At the same time, we're also seeing a bit of a backlash. The Citizens United ruling has triggered a substantial movement to amend the Constitution to end corporate rights. Sixteen states and hundreds of municipalities have called for Congress to enact a 28th Amendment to the Constitution that would declare that corporations are not people.
NLJ: To what degree would they be walking back corporate rights if they successfully enacted an amendment?
AW: While I'm sympathetic to those who want to amend the Constitution to end constitutional rights for corporations, I think such an amendment would be a mistake. Corporations need some of the rights protected by the Constitution. Corporations need a right of property so that the government doesn't take their assets without paying just compensation. Corporations need a right of due process, otherwise the government could simply declare a corporation guilty of a crime without a trial. And clearly media corporations, like The New York Times and Fox News, need a First Amendment right to freedom of the press. The problem with the constitutional amendment that's been floated is that it would deny all corporations all of these rights, and that just goes too far.
NLJ: What is the takeaway for practicing lawyers or for lawyers who take on these types of cases?

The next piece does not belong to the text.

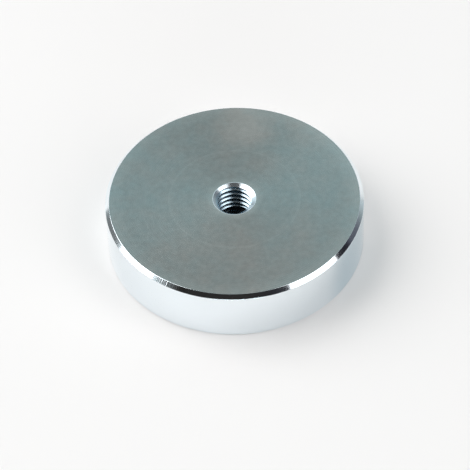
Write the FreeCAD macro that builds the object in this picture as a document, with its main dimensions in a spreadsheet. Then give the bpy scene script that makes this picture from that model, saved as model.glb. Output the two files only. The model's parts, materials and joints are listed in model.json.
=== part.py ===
import FreeCAD, Part
import os

from FreeCAD import Vector
from Sketcher import Constraint

# Threaded pot magnet: a turned steel cup with a tapped hole through its floor, and a magnet
# disc potted in the cup with black resin. Millimetres, +Z up. The origin is the middle of
# the rim plane, on which the magnet works and rests, and +Z is the axis of the thread.

doc = FreeCAD.newDocument("threaded_pot_magnet")

# Driving dimensions
SIZES = {
    "pot_diameter": 63.0,
    "pot_height": 14.0,
    "pot_wall": 5.5,
    "shoulder_chamfer": 1.0,
    "shoulder_blend": 0.25,
    "rim_outer_chamfer": 0.3,
    "rim_inner_chamfer": 0.4,
    "recess_corner": 0.5,
    "thread_major": 10.0,
    "thread_pitch": 1.5,
    "thread_angle": 60.0,
    "thread_run_in": 0.92,
    "mouth_relief": 0.5,
    "mouth_angle": 120.0,
    "magnet_thickness": 5.5,
    "magnet_edge": 0.4,
    "magnet_set_back": 0.2,
    "resin_ring": 4.0,
    "resin_bed": 0.3,
    "resin_shrink": 0.1,
}

sheet = doc.addObject("Spreadsheet::Sheet", "sizes")
for row, (alias, value) in enumerate(SIZES.items(), start=1):
    sheet.set(f"A{row}", alias.replace("_", " "))
    sheet.set(f"B{row}", str(value))
    sheet.setAlias(f"B{row}", alias)
doc.recompute()

# Sizes that follow from the driving ones. The magnet is held off the wall by the resin
# ring and off the floor by the resin bed, and the cup's floor takes what height is left.
POT_RADIUS = "sizes.pot_diameter / 2"
RECESS_RADIUS = f"({POT_RADIUS} - sizes.pot_wall)"
MAGNET_RADIUS = f"({RECESS_RADIUS} - sizes.resin_ring)"
MAGNET_TOP = "(sizes.magnet_set_back + sizes.magnet_thickness)"
RECESS_DEPTH = f"({MAGNET_TOP} + sizes.resin_bed)"
RESIN_LEVEL = "(sizes.magnet_set_back + sizes.magnet_edge + sizes.resin_shrink)"

# The thread's triangle before its tips are cut off: an eighth of its height is lost at the
# major diameter and a quarter at the bore, so the cut thread is five eighths of it deep
TRIANGLE_HEIGHT = "(sizes.thread_pitch / 2 / tan(sizes.thread_angle / 2 * 1deg))"
THREAD_RADIUS = "(sizes.thread_major / 2)"
BORE_RADIUS = f"({THREAD_RADIUS} - 5 / 8 * {TRIANGLE_HEIGHT})"
MOUTH_RADIUS = "((sizes.thread_major + sizes.mouth_relief) / 2)"


def value_of(expression):
    """Number that an expression on the sheet gives now."""
    result = sheet.evalExpression(expression)
    return float(getattr(result, "Value", result))


def origin_plane(body, role):
    """One of the body's own origin planes."""
    return next(item for item in body.Origin.OriginFeatures if item.Role == role)


def sketch_on(body, name, role):
    """Empty sketch on one of the body's origin planes."""
    sketch = body.newObject("Sketcher::SketchObject", name)
    sketch.AttachmentSupport = [(origin_plane(body, role), "")]
    sketch.MapMode = "FlatFace"
    return sketch


def draw_outline(sketch, corners):
    """Closed outline with straight sides; each corner is a pair of expressions."""
    points = [Vector(value_of(across), value_of(up), 0) for across, up in corners]
    following = [(index + 1) % len(points) for index in range(len(points))]
    for index, after in enumerate(following):
        sketch.addGeometry(Part.LineSegment(points[index], points[after]))
    for index, after in enumerate(following):
        sketch.addConstraint(Constraint("Coincident", index, 2, after, 1))
    for index, (across, up) in enumerate(corners):
        for kind, expression, size in (
            ("DistanceX", across, points[index].x),
            ("DistanceY", up, points[index].y),
        ):
            number = sketch.addConstraint(Constraint(kind, -1, 1, index, 1, size))
            sketch.setExpression(f"Constraints[{number}]", expression)


def draw_circle(sketch, radius):
    """Circle round the sketch's origin."""
    edge = sketch.addGeometry(Part.Circle(Vector(0, 0, 0), Vector(0, 0, 1), value_of(radius)))
    sketch.addConstraint(Constraint("Coincident", edge, 3, -1, 1))
    number = sketch.addConstraint(Constraint("Radius", edge, value_of(radius)))
    sketch.setExpression(f"Constraints[{number}]", radius)


def turn(body, name, corners):
    """Full turn of an outline in the XZ plane about the Z axis."""
    sketch = sketch_on(body, f"{name}_section", "XZ_Plane")
    draw_outline(sketch, corners)
    solid = body.newObject("PartDesign::Revolution", name)
    solid.Profile = sketch
    solid.ReferenceAxis = (sketch, ["V_Axis"])
    solid.Angle = 360
    doc.recompute()
    return solid


def ring_edges(shape, places):
    """Names of the circular edges that lie at the given radii and heights."""
    found = []
    for number, edge in enumerate(shape.Edges, start=1):
        if isinstance(edge.Curve, Part.Circle):
            place = Vector(edge.Curve.Radius, 0, edge.Curve.Center.z)
            if any(place.isEqual(Vector(radius, 0, height), 1e-4) for radius, height in places):
                found.append(f"Edge{number}")
    return found


def dress(body, kind, name, size, *places):
    """Chamfer or fillet on circular edges, each named by its radius and height."""
    base = body.Tip
    edges = ring_edges(base.Shape, [(value_of(radius), value_of(up)) for radius, up in places])
    if len(edges) != len(places):
        raise ValueError(f"{name}: found {len(edges)} edges, not {len(places)}")
    feature = body.newObject(f"PartDesign::{kind}", name)
    feature.Base = (base, edges)
    feature.setExpression("Size" if kind == "Chamfer" else "Radius", size)
    doc.recompute()
    return feature


def make_steel_pot():
    """Cup turned from bar: blank, tapping hole with its countersink, edges, then thread."""
    body = doc.addObject("PartDesign::Body", "steel_pot")
    body.Label = "steel_pot"
    turn(body, "cup", [
        ("0", RECESS_DEPTH),
        (RECESS_RADIUS, RECESS_DEPTH),
        (RECESS_RADIUS, "0"),
        (POT_RADIUS, "0"),
        (POT_RADIUS, "sizes.pot_height"),
        ("0", "sizes.pot_height"),
    ])
    drill_hole(body)
    dress(body, "Chamfer", "shoulder", "sizes.shoulder_chamfer",
          (POT_RADIUS, "sizes.pot_height"))
    dress(body, "Chamfer", "rim_inner_edge", "sizes.rim_inner_chamfer", (RECESS_RADIUS, "0"))
    dress(body, "Fillet", "shoulder_blends", "sizes.shoulder_blend",
          (POT_RADIUS, "sizes.pot_height - sizes.shoulder_chamfer"),
          (f"{POT_RADIUS} - sizes.shoulder_chamfer", "sizes.pot_height"))
    dress(body, "Chamfer", "rim_outer_edge", "sizes.rim_outer_chamfer", (POT_RADIUS, "0"))
    dress(body, "Chamfer", "recess_corner", "sizes.recess_corner", (RECESS_RADIUS, RECESS_DEPTH))
    tap_hole(body)
    return body


def drill_hole(body):
    """Tapping hole through the cup's floor, countersunk at the back."""
    centre = sketch_on(body, "hole_centre", "XY_Plane")
    centre.setExpression("AttachmentOffset.Base.z", "sizes.pot_height")
    draw_circle(centre, BORE_RADIUS)
    doc.recompute()
    hole = body.newObject("PartDesign::Hole", "tapping_hole")
    hole.Profile = centre
    doc.recompute()
    hole.DepthType = "ThroughAll"
    hole.setExpression("Diameter", f"2 * {BORE_RADIUS}")
    hole.HoleCutType = "Countersink"
    hole.HoleCutCustomValues = True
    hole.setExpression("HoleCutDiameter", f"2 * {MOUTH_RADIUS}")
    hole.setExpression("HoleCutCountersinkAngle", "sizes.mouth_angle")
    doc.recompute()


def tap_hole(body):
    """Right-hand thread that runs in from below the floor and out past the mouth.

    The groove's section widens inwards from an eighth of the pitch at the major diameter.
    It starts an eighth of the triangle inside the bore, where it is seven eighths wide, so
    that neighbouring turns of the cut stay apart.
    """
    untapped = body.Tip.Shape.Volume
    start = f"({RECESS_DEPTH} - sizes.thread_run_in)"
    inner = f"({BORE_RADIUS} - 1 / 8 * {TRIANGLE_HEIGHT})"
    half_root = "(1 / 16 * sizes.thread_pitch)"
    half_opening = "(7 / 16 * sizes.thread_pitch)"
    tool = sketch_on(body, "tap_section", "XZ_Plane")
    draw_outline(tool, [
        (inner, f"{start} - {half_opening}"),
        (THREAD_RADIUS, f"{start} - {half_root}"),
        (THREAD_RADIUS, f"{start} + {half_root}"),
        (inner, f"{start} + {half_opening}"),
    ])
    thread = body.newObject("PartDesign::SubtractiveHelix", "thread")
    thread.Profile = tool
    thread.ReferenceAxis = (tool, ["V_Axis"])
    thread.Mode = "pitch-height-angle"
    thread.setExpression("Pitch", "sizes.thread_pitch")
    thread.setExpression("Height", f"sizes.pot_height - {RECESS_DEPTH} + 2 * sizes.thread_pitch")
    doc.recompute()
    if body.Tip.Shape.Volume > untapped - 1:
        raise ValueError("the thread cuts nothing")


def make_magnet_disc():
    """Plain disc with broken edges, set back a little from the rim plane."""
    body = doc.addObject("PartDesign::Body", "magnet_disc")
    body.Label = "magnet_disc"
    body.setExpression("Placement.Base.z", "sizes.magnet_set_back")
    round_face = sketch_on(body, "disc_section", "XY_Plane")
    draw_circle(round_face, MAGNET_RADIUS)
    disc = body.newObject("PartDesign::Pad", "disc")
    disc.Profile = round_face
    disc.setExpression("Length", "sizes.magnet_thickness")
    doc.recompute()
    dress(body, "Chamfer", "disc_edges", "sizes.magnet_edge",
          (MAGNET_RADIUS, "0"), (MAGNET_RADIUS, "sizes.magnet_thickness"))
    return body


def make_potting_resin():
    """Resin bed over the disc and ring round it; its edges follow the cup and the disc."""
    body = doc.addObject("PartDesign::Body", "potting_resin")
    body.Label = "potting_resin"
    turn(body, "resin", [
        ("0", MAGNET_TOP),
        (MAGNET_RADIUS, MAGNET_TOP),
        (MAGNET_RADIUS, RESIN_LEVEL),
        (RECESS_RADIUS, RESIN_LEVEL),
        (RECESS_RADIUS, RECESS_DEPTH),
        ("0", RECESS_DEPTH),
    ])
    dress(body, "Chamfer", "cup_corner", "sizes.recess_corner", (RECESS_RADIUS, RECESS_DEPTH))
    dress(body, "Chamfer", "disc_corner", "sizes.magnet_edge", (MAGNET_RADIUS, MAGNET_TOP))
    return body


nodes = [make_steel_pot(), make_magnet_disc(), make_potting_resin()]
doc.recompute()

for item in doc.Objects:
    if "Invalid" in item.State or "Error" in item.State:
        raise ValueError(f"{item.Name} failed: {item.State}")
for node in nodes:
    if node.Shape.isNull() or not node.Shape.isValid() or len(node.Shape.Solids) != 1:
        raise ValueError(f"{node.Label} is not one sound solid")

os.makedirs("parts", exist_ok=True)
for node in nodes:
    node.Shape.exportStep(f"parts/{node.Label}.step")
    print(node.Label, round(node.Shape.Volume, 1), node.Shape.BoundBox)
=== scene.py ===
import json
from math import cos, pi, radians, sin, tan

import bmesh
import bpy
from mathutils import Matrix, Vector


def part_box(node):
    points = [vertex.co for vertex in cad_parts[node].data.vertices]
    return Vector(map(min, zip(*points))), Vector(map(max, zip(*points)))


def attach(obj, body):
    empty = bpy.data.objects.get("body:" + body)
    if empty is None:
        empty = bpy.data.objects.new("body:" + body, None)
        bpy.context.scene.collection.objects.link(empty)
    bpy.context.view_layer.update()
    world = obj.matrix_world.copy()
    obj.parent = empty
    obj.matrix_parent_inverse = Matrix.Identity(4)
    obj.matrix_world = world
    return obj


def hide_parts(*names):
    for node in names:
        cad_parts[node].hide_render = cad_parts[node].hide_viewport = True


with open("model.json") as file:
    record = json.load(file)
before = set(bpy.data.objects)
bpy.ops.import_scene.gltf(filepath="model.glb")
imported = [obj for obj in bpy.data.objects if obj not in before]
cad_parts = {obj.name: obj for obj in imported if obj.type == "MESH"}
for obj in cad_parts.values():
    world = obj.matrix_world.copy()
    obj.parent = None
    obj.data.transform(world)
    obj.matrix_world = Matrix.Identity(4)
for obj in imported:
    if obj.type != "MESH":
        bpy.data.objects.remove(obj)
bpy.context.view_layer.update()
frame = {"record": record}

# Turned cup: one piece of mild steel, turned from bar, its floor drilled, countersunk and
# tapped for a screw, then zinc plated bright. The back keeps the facing tool's fine rings,
# and the side, the shoulder and the thread come out nearly as smooth as a mirror.
MM = 0.001
# upper corners of the boxes of the cup and of what fills its recess, and the thread's hole
CUP_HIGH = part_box("steel_pot")[1]
FILL_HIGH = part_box("potting_resin")[1]
THREAD_MOUNT = next(m for m in frame["record"]["mounts"] if m["name"] == "thread")

CUP_RADIUS = CUP_HIGH.x
CUP_HEIGHT = CUP_HIGH.z
SHOULDER = 0.95 * MM
SHOULDER_BLEND = 0.12 * MM
RECESS_RADIUS = FILL_HIGH.x
RECESS_DEPTH = FILL_HIGH.z
RECESS_CORNER = 0.5 * MM
RIM_CHAMFER = 0.3 * MM
RIM_INNER_CHAMFER = 0.4 * MM
RIM_BLEND = 0.08 * MM

BORE_RADIUS = THREAD_MOUNT["dims"]["r_mm"] * MM
MOUTH_RADIUS = 5.25 * MM
MOUTH_BLEND = 0.28 * MM
MOUTH_SLOPE = radians(30)
MOUTH_DEPTH = (MOUTH_RADIUS - BORE_RADIUS) * tan(MOUTH_SLOPE)
INNER_MOUTH_RADIUS = 5.1 * MM
INNER_MOUTH_DEPTH = (INNER_MOUTH_RADIUS - BORE_RADIUS) * tan(MOUTH_SLOPE)
THREAD_RADIUS = 5.0 * MM
THREAD_PITCH = 1.5 * MM
THREAD_START = 3.58 * MM
TURNS_PAST_MOUTH = 1
THREAD_TURNS = (CUP_HEIGHT - THREAD_START) / THREAD_PITCH + TURNS_PAST_MOUTH

TURNED_SEGMENTS = 288
STEPS_PER_TURN = 96
ARC_STEP = radians(9)
FLAT_HOLD = 0.02 * MM
SMOOTH_BELOW = radians(30)
TOLERANCE = 0.001 * MM


def rounded(corners):
    """Closed outline whose corners (across, up, radius) are rounded by arcs.

    A point a little way off each end of an arc keeps the flat beyond it shaded flat.
    """
    points = []
    for i, (x, y, radius) in enumerate(corners):
        here = Vector((x, y))
        before = (Vector(corners[i - 1][:2]) - here).normalized()
        after = (Vector(corners[(i + 1) % len(corners)][:2]) - here).normalized()
        if radius == 0:
            points.append(here)
            continue
        half = before.angle(after) / 2
        reach = radius / tan(half)
        centre = here + (before + after).normalized() * (radius / sin(half))
        start = here + before * reach - centre
        turn = start.angle_signed(here + after * reach - centre)
        steps = max(2, round(abs(turn) / ARC_STEP))
        points.append(here + before * (reach + FLAT_HOLD))
        for k in range(steps + 1):
            points.append(centre + Matrix.Rotation(-turn * k / steps, 2) @ start)
        points.append(here + after * (reach + FLAT_HOLD))
    return points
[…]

AW: The first and most important thing is to recognize how commonplace it is for corporations to seek constitutional rights. That we need to recognize the phenomenon before we can really understand its implications and potential reforms. For lawyers who are arguing for corporate rights, my book would suggest that their best avenue is not to claim that corporations are people, but rather to pierce the corporate veil and to look to the rights of the members, and that lawyers arguing in this space should not argue that corporations are people so much that they should argue that corporations are collections of people, associations entitled to all the rights that any association of people should have. And on the other side, those who are fighting against corporate constitutional rights might invoke corporate personhood as a way to limit constitutional rights.
So part of the takeaway is that our usual understanding of how corporations gain rights is wrong. And that a better understanding of how corporations gain these rights will help lawyers in the future both seeking expansive constitutional rights and seeking to limit constitutional rights for corporations.